2.この条の規定は、次のもの(この協定の署名の日までにそれぞれの締約国が執つた特別の措置の対象となつたものを除く。)に影響を及ぼすものではない。(a)一方の締約国の国民で千九百四十七年八月十五日からこの協定の署名の日までの間に他方の締約国に居住したことがあるものの財産、権利及び利益(b)一方の締約国及びその国民の財産、権利及び利益であつて千九百四十五年八月十五日以後における通常の接触の過程において取得され又は他方の締約国の管轄の下にはいつたもの
3.2の規定に従うことを条件として、一方の締約国及びその国民の財産、権利及び利益であつてこの協定の署名の日に他方の締約国の管轄の下にあるものに対する措置並びに一方の締約国及びその国民の他方の締約国及びその国民に対するすべての請求権であつて同日以前に生じた事由に基づくものに関しては、いかなる主張もすることができないものとする。

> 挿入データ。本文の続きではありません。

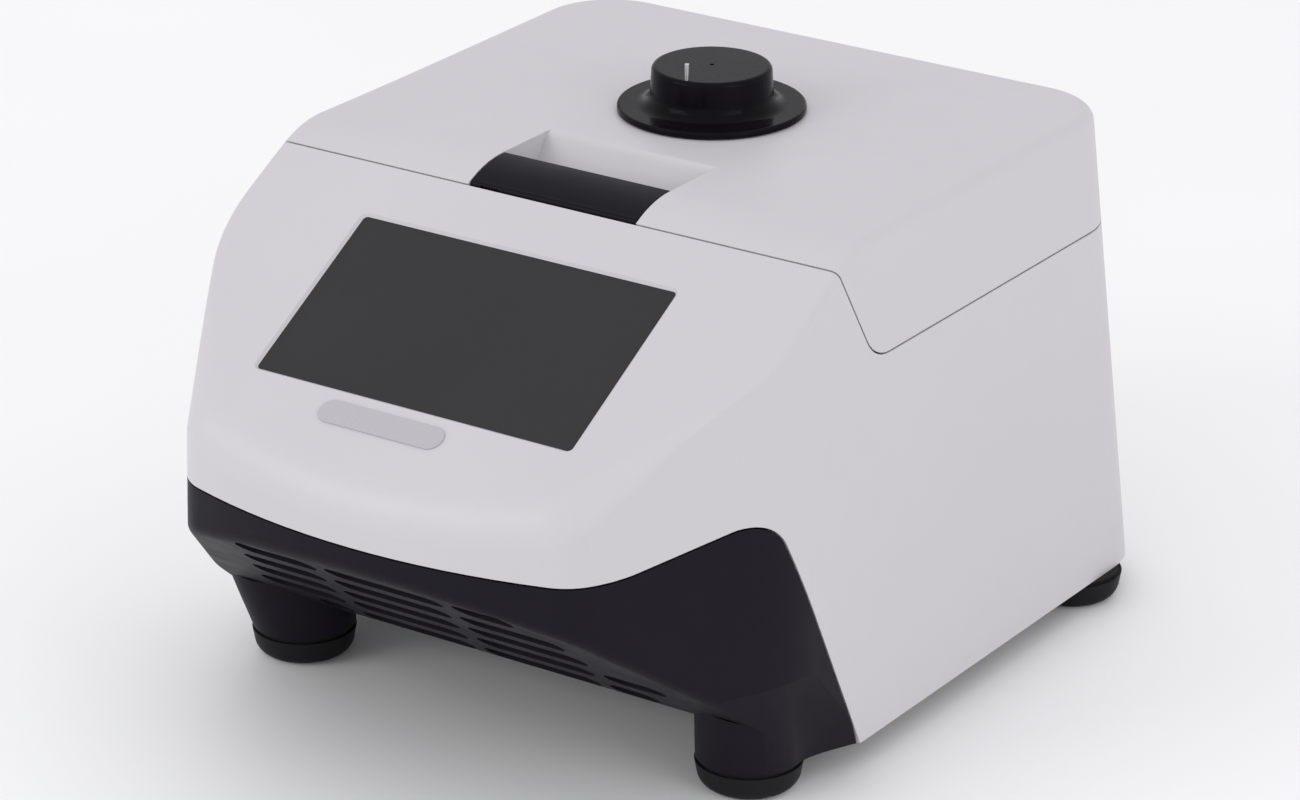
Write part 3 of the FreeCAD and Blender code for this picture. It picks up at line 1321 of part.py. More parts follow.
def make_rocker():
    deep, half = dim("rocker_deep"), dim("rocker_tall") / 2 * 0.95
    front = deep * 0.6 + 0.2
    drop = half * math.tan(math.radians(dim("rocker_angle")))
    side_on = [(front, 0, 6), (front - drop, half, 1), (-0.5, half * 0.8, 0), (-deep / 4, 0, 0),
               (-0.5, -half * 0.8, 0), (front - drop, -half, 1)]
    wide = dim("rocker_wide") / 2
    rocker = across(outline(side_on), -wide, wide)
    pin_half = wide + dim("inlet_wall")
    axle = Part.makeCylinder(dim("screw_radius") * 0.75, 2 * pin_half, Vector(-pin_half, 0, 0),
                             Vector(1, 0, 0))
    rocker = rocker.fuse(axle)
    rocker.rotate(Vector(0, 0, 0), Vector(1, 0, 0), -dim("rocker_angle"))
    rocker.translate(Vector(dim("switch_x"), dim("inlet_wall") - wall - deep * 0.6, 0))
    return on_back(rocker, dim("rear_level"))


shaped("power_rocker", make_rocker())

# lid hinges: steel leaves on the back walls with knuckles in line, and their pins
HINGE = ("0", "back_reach - (seam_level - foot_tall) * tan(back_lean)", "seam_level")
leaf_y = "-wall - fit - leaf_thick / 2"
arm_deep = "wall + fit + leaf_thick + hinge_out"
arm_low = "(knuckle_radius - leaf_thick) * 0.6"


def hinge_half(name, x, knuckles, wide, up):
    """One half of a hinge: its knuckles (place, length), their arms and the leaf."""
    parts, bores = [], []
    for offset, long in knuckles:
        start = (f"{x} + {offset} - ({long}) / 2", "hinge_out", "0")
        parts.append(rod(name + "_knuckle", "knuckle_radius", long, start, "x"))
        bores.append(rod(name + "_bore", "hinge_pin_radius + shaft_gap", long, start, "x"))
        low = arm_low if up else f"-{arm_low} - leaf_thick"
        parts.append(block(name + "_arm", (long, arm_deep, "leaf_thick"),
                           (f"{x} + {offset}", f"hinge_out - ({arm_deep}) / 2", low)))
    low = arm_low if up else "-leaf_tall"
    parts.append(block(name + "_leaf", (wide, "leaf_thick", f"leaf_tall - {arm_low}"), (x, leaf_y, low)))
    return cut(name, join(name + "_whole", parts), bores)


brackets, leaves, hinge_pins = [], [], []
for x in ("-hinge_x", "hinge_x"):
    brackets.append(hinge_half("bracket", x, [("0", "hinge_long / 2 - fit")], "hinge_long / 2 - fit", False))
    outer = [(f"{sign} * hinge_long * 3 / 8", "hinge_long / 4 - fit") for sign in ("-1", "1")]
    leaves.append(hinge_half("leaf", x, outer, "hinge_long - fit", True))
    hinge_pins.append(rod("hinge_pin", "hinge_pin_radius", "hinge_long",
                          (f"{x} - hinge_long / 2", "hinge_out", "0"), "x"))
piece(leaned(group("hinge_brackets", brackets), HINGE, "back_lean"), "hinge_brackets")
piece(leaned(group("hinge_leaves", leaves), HINGE, "back_lean"), "hinge_leaves")
piece(leaned(group("hinge_pins", hinge_pins), HINGE, "back_lean"), "hinge_pins")


# latch: a curved black handle on a pin, a steel hook below it, and the striker it catches
def make_handle():
    radius, thick, nose = dim("lid_front_round"), dim("handle_thick"), dim("handle_nose")
    half = dim("handle_half_wide")

    def on_arc(distance, angle):
        return Vector(distance * math.sin(angle), distance * math.cos(angle) - radius, 0)

    first = math.asin(pivot_y / radius)
    last = math.radians(dim("handle_sweep"))
    mid = (first + last) / 2
    outer_arc = Part.Arc(on_arc(radius, first), on_arc(radius, mid), on_arc(radius, last)).toShape()
    end_tip = on_arc(radius - thick / 2, last) + Vector(math.cos(last), -math.sin(last), 0) * (thick / 2)
    end_arc = Part.Arc(on_arc(radius, last), end_tip, on_arc(radius - thick, last)).toShape()
    inner_arc = Part.Arc(on_arc(radius - thick, last), on_arc(radius - thick, mid),
                         on_arc(radius - thick, first)).toShape()
    start_line = Part.makeLine(on_arc(radius - thick, first), on_arc(radius, first))
    flap = across(Part.Face(Part.Wire([outer_arc, end_arc, inner_arc, start_line])), -half, half)
    barrel = Part.makeCylinder(nose, 2 * half, Vector(-half, pivot_y, pivot_z), Vector(1, 0, 0))
    bore = Part.makeCylinder(dim("latch_pin_radius") + dim("shaft_gap"), 2 * half,
                             Vector(-half, pivot_y, pivot_z), Vector(1, 0, 0))
    spring_gap = box((dim("spring_x"), dim("spring_x") + dim("spring_long") + 2 * dim("spring_gap")),
                     (-nose, pivot_y + nose + dim("spring_gap")), (-3 * nose, -nose / 5))
    return flap.fuse(barrel).cut([bore, spring_gap])


handle = make_handle()
shaped("latch_handle", on_panel(handle))


def make_hook():
    thick, long = dim("hook_thick"), dim("hook_long")
    back = pivot_y + dim("handle_nose") + thick
    low = pivot_z - long
    high = low + dim("hook_nose_tall")
    tip = -gap / 2 - dim("cover_gap") - dim("cover_wall") - dim("striker_thick") + fit
    side_on = [(back - thick, pivot_z - fit, 0), (back, pivot_z - fit, 0), (back, low, 1),
               (tip + thick, low, 0), (tip, low + thick / 2, 0), (tip, high, 0), (back - thick, high, 0)]
    return across(outline(side_on), -hook_half, hook_half).cut(handle)


shaped("latch_hook", on_panel(make_hook()))
striker_face = -gap / 2 - dim("cover_gap") - dim("cover_wall")
striker_low = pivot_z - dim("hook_long") + dim("hook_nose_tall") + fit
striker = box((-dim("striker_wide") / 2, dim("striker_wide") / 2),
              (striker_face - dim("striker_thick"), striker_face),
              (striker_low, striker_low + dim("striker_tall")))
shaped("latch_striker", on_panel(striker))
pin_half = dim("handle_half_wide") + dim("recess_gap") + wall - 1
shaped("latch_pin", on_panel(Part.makeCylinder(dim("latch_pin_radius"), 2 * pin_half,
                                               Vector(-pin_half, pivot_y, pivot_z), Vector(1, 0, 0))))


def make_spring():
    """A wound spring round the latch pin, with one leg on the shelf below."""
    wire = dim("spring_wire")
    coil_radius = dim("latch_pin_radius") + wire + fit / 3
    helix = Part.makeHelix(dim("spring_long") / dim("spring_turns"), dim("spring_long"), coil_radius)
    circle = Part.Wire(Part.makeCircle(wire, Vector(coil_radius, 0, 0), Vector(0, 1, 0)))
    coil = Part.Wire(helix).makePipeShell([circle], True, True)
    leg = Part.makeCylinder(wire, dim("spring_leg"), Vector(coil_radius, 0, 0), Vector(0, -1, 0))
    spring = coil.fuse(leg)
    spring.rotate(Vector(0, 0, 0), Vector(0, 1, 0), 90)
    spring.translate(Vector(dim("spring_x") + dim("spring_gap"), pivot_y, pivot_z))
    return on_panel(spring)


shaped("latch_spring", make_spring())

# knob: a brimmed plastic cap with a small steel pin on its top, fixed to the spindle
knob_low = "lid_top + knob_gap"
brim = rod("knob_brim", "knob_rim_radius", "knob_rim_thick", ("0", "block_y", knob_low))
cap = primitive("Cone", "knob_cap", {"Radius1": "knob_foot_radius", "Radius2": "knob_top_radius",
                                     "Height": f"knob_top - ({knob_low})"}, ("0", "block_y", knob_low))
knob_sharp = join("knob_sharp", [brim, cap])
doc.recompute()
knob_soft = doc.addObject("Part::Fillet", "knob_soft")
knob_soft.Base = knob_sharp
knob_edges = []
brim_top = lid_top + dim("knob_gap") + dim("knob_rim_thick")
for number, edge in enumerate(knob_sharp.Shape.Edges, start=1):
    flat = edge.BoundBox.ZLength < 0.01
    level = edge.BoundBox.ZMax
    reach = edge.BoundBox.XLength / 2
    if flat and abs(level - dim("knob_top")) < 0.01:
        knob_edges.append((number, dim("knob_edge"), dim("knob_edge")))
    elif flat and abs(level - brim_top) < 0.01 and reach < dim("knob_rim_radius") - 1:
        knob_edges.append((number, dim("knob_fillet"), dim("knob_fillet")))
    elif flat and abs(level - brim_top) < 0.01:
        knob_edges.append((number, dim("knob_rim_thick") * 0.4, dim("knob_rim_thick") * 0.4))
knob_soft.Edges = knob_edges
spindle_top = "knob_top - knob_rim_thick * 2"
spindle_long = f"{spindle_top} - spindle_low"
knob_bore = rod("knob_bore", "spindle_radius + shaft_gap", spindle_long, ("0", "block_y", "spindle_low"))
dimple = rod("knob_dimple", "knob_pin_radius", "knob_pin_radius",
             ("0", "block_y", "knob_top - knob_pin_radius / 2"))
pin_at = ("knob_pin_x", "block_y + knob_pin_back", "knob_top - knob_pin_long")
pin_hole = rod("knob_pin_hole", "knob_pin_radius + shaft_gap", "2 * knob_pin_long", pin_at)
piece(cut("knob_cut", knob_soft, [knob_bore, dimple, pin_hole]), "knob")
piece(rod("knob_pin_rod", "knob_pin_radius", "2 * knob_pin_long", pin_at), "knob_pin")
piece(rod("spindle_rod", "spindle_radius", spindle_long, ("0", "block_y", "spindle_low")), "spindle")

# spindle bush: a flanged brass tube in the lid
bush_low = "lid_top - wall - bush_flange_thick"
bush_tube = rod("bush_tube", "spindle_radius + shaft_gap + bush_wall", "wall + bush_flange_thick",
                ("0", "block_y", bush_low))
bush_rim = rod("bush_rim", "spindle_radius + shaft_gap + bush_wall + bush_flange", "bush_flange_thick",
               ("0", "block_y", bush_low))
bush_bore = rod("bush_bore", "spindle_radius + shaft_gap", "lid_top", ("0", "block_y", "0"))
piece(cut("bush_cut", join("bush_whole", [bush_tube, bush_rim]), [bush_bore]), "spindle_bush")

# heated plate: hot plate, heater mat and insulation under a steel carrier that the spindle's nut
# drives down four guide posts
mat_low = "plate_low + hot_thick"
insulation_low = f"{mat_low} + mat_thick"
carrier_low = f"{insulation_low} + insulation_thick"
nut_low = f"{carrier_low} + carrier_thick"
centre = ("0", "block_y")
plate_size = ("plate_wide", "plate_deep")
piece(block("hot_slab", plate_size + ("hot_thick",), centre + ("plate_low",)), "hot_plate")
spindle_room = rod("spindle_room", "spindle_radius + 4 * fit", "lid_top", centre + (mat_low,))
piece(block("mat_slab", ("plate_wide - 2", "plate_deep - 2", "mat_thick"), centre + (mat_low,)), "heater_mat")
foam = block("insulation_raw", plate_size + ("insulation_thick",), centre + (insulation_low,))
piece(cut("insulation_cut", foam, [spindle_room]), "plate_insulation")
carrier = block("carrier_raw", ("carrier_wide", "plate_deep", "carrier_thick"), centre + (carrier_low,))
post_bores, posts = [], []
for x in ("-", ""):
    for y in ("-", "+"):
        at = (x + "post_x", f"block_y {y} post_y", "post_low")
        post_bores.append(rod("post_bore", "post_radius + 2 * shaft_gap", "lid_top", at))
        posts.append(rod("post", "post_radius", "lid_top - wall - post_low", at))
carrier_room = rod("carrier_room", "spindle_radius + 4 * fit", "lid_top", centre + (mat_low,))
piece(cut("carrier_cut", carrier, [carrier_room] + post_bores), "plate_carrier")
piece(group("guide_posts", posts), "guide_posts")
nut = rod("nut_raw", "nut_radius", "nut_tall", centre + (nut_low,))
nut_bore = rod("nut_bore", "spindle_radius + shaft_gap", "lid_top", centre + ("0",))
piece(cut("nut_cut", nut, [nut_bore]), "spindle_nut")

# every sub-part is checked and written
doc.recompute()
failed = [item.Name for item in doc.Objects if "Invalid" in item.State or "Error" in item.State]
if failed:
    raise ValueError("failed objects: " + ", ".join(failed))
os.makedirs("parts", exist_ok=True)
for item in nodes:
    if item.Shape.isNull() or not item.Shape.isValid() or not item.Shape.Solids:
        raise ValueError("bad shape: " + item.Label)
    item.Shape.exportStep(os.path.join("parts", item.Label + ".step"))
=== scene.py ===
import math
import bmesh
import bpy
from mathutils import Matrix, Vector


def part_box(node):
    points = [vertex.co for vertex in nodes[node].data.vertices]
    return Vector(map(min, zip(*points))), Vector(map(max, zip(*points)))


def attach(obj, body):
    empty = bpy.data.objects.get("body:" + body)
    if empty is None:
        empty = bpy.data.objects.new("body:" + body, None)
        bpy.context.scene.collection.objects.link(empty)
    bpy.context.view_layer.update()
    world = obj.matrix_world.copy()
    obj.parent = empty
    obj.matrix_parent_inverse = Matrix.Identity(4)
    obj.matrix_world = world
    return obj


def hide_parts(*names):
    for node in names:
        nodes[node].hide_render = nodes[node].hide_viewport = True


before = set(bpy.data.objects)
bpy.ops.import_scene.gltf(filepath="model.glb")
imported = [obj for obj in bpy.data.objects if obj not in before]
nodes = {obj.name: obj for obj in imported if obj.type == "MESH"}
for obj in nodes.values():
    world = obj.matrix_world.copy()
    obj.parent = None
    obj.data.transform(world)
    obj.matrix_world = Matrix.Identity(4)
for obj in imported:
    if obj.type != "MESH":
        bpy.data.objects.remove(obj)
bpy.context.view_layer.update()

# A bench-top thermal cycler on a pale table. Each section below dresses one piece or group of
# like pieces, from the moulded shells inwards; the table, camera and lights come last.


# Outer shells: the casing and the lid cover are injection moulded in a white plastic with a
# fine spark-eroded texture and a satin sheen, and they meet in one thin seam.
NOISE_LOW = 0.3
NOISE_HIGH = 0.7


def new_material(name):
    """An empty material with its shader and a coordinate node in the instrument's own metres."""
    material = bpy.data.materials.new(name)
    material.use_nodes = True
    tree = material.node_tree
    shader = tree.nodes["Principled BSDF"]
    place = tree.nodes.new("ShaderNodeTexCoord")
    return material, tree, shader, place.outputs["Object"]


def noise(tree, place, scale, detail, stretch=None):
    """A noise texture; stretch squeezes it along the instrument's axes."""
    if stretch:
        mapping = tree.nodes.new("ShaderNodeMapping")
        mapping.inputs["Scale"].default_value = stretch
        tree.links.new(place, mapping.inputs["Vector"])
        place = mapping.outputs["Vector"]
    texture = tree.nodes.new("ShaderNodeTexNoise")
    texture.inputs["Scale"].default_value = scale
    texture.inputs["Detail"].default_value = detail
    tree.links.new(place, texture.inputs["Vector"])
    return texture.outputs["Fac"]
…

「完全かつ最終的に解決されたこととなることを確認する。」、「いかなる主張もすることができないものとする」という文言が国際条約として交わされたにも関わらず、韓国政府は慰安婦、徴用工と蒸し返しては金を集りに来ているのです。
条約を交わした当時の日本政府も、その辺の事情・韓国人の性質を分かっていたからこそ「完全かつ最終的に」「いかなる主張も」という文言を入れたに違いありません。安倍総理も慰安婦合意の際に「最終的かつ不可逆的に」の文言をいれたのも同様の理由でしょう。
しかし、その上を行く韓国政府の厚顔無恥ぶりです。ただ韓国政府だけが悪いのではなく、これ以降日本国内で韓国に対し甘やかしてきた歴代政治家・朝日新聞をはじめとするマスコミにも大きな責任があります。その多くは甘い汁を吸っていたのだと思いますが、自虐史観に基づく正義感にかられた人もいたかもしれません。「河野談話」「村山談話」はその甘い汁と間違った正義感の表れです。
一方でこの条約により、韓国側の請求権だけでなく日本側の請求権、すなわち1910年の日韓併合以降朝鮮半島に莫大な投資をして残してきた数々のインフラ・建築物の請求権に加えて、1965年までに韓国によって拿捕・抑留された日本漁船・漁民に対する韓国への請求権もここに消えたことをメモしておきます。